At Springfield College, said Doyle, the school brings alums back on campus to talk with seniors about what they’ll experience during a job search, at their first interview, and after they’ve been hired. It’s part of a larger effort to take learning beyond the classroom, she said, and prepare students for the workplace.
As part of this initiative, career-services staff members, sometimes working with alumni, conduct mock interviews with students, asking many of the tough, behavioral-based questions that are part and parcel to interviews today, and, overall, preparing them for something unlike anything they’ve experienced.
“Sometimes, students are surprised — they’ll say, ‘I was there for six hours; I had no idea it was going to be like this,’” she noted. “It’s still an employer’s market — there are a lot of candidates, and for them to pick the best one, they have to do their due diligence. We just want to help students be ready.”
At UMass, assistance also includes something that Serrafino called “job-fair prep workshops.” There were roughly a dozen conducted over the past year, she said, adding that they focused on everything from proper dress and body language to the questions they can expect.

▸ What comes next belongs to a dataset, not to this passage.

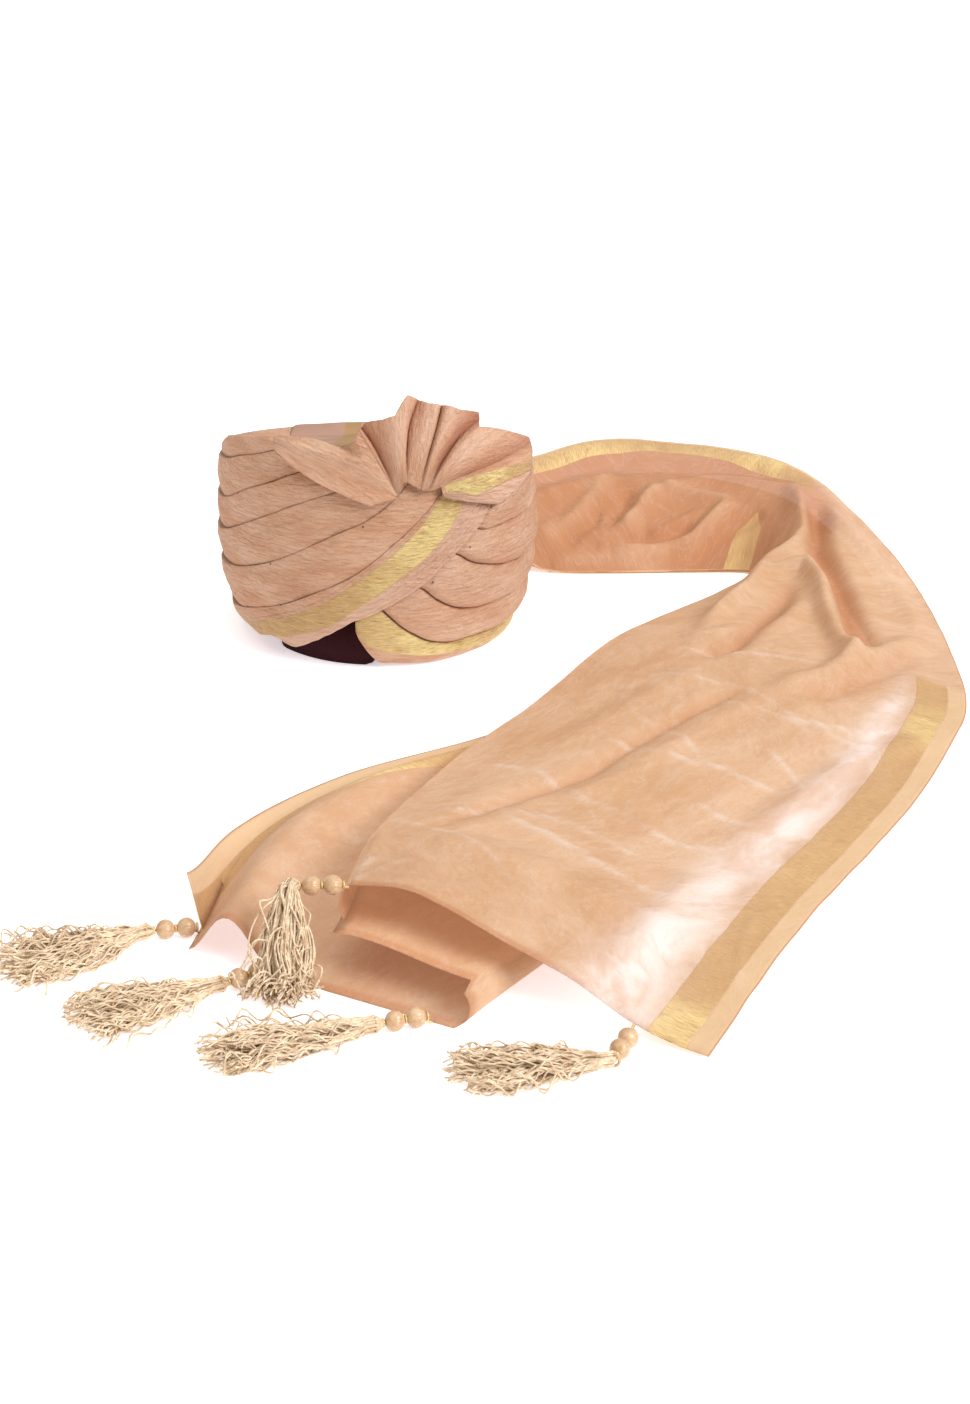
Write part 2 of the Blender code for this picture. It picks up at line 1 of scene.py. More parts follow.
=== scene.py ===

“We teach the students to be able to market themselves in a 30-second infomercial,” she explained, “and focus on such things as how to greet an employer and how to put their best foot forward in a few moments, and not go up to someone and say, ‘so, what kind of jobs do you have here?’”

Happy Landing
Time will tell just how well the class of 2013 fares with its efforts to break into the job market. As those we spoke with said, there are many signs they will do better overall than those in many recent classes.
Meanwhile, the task at hand for area colleges is to continue to be imaginative with programs to help improve students’ odds and, overall, open more doors.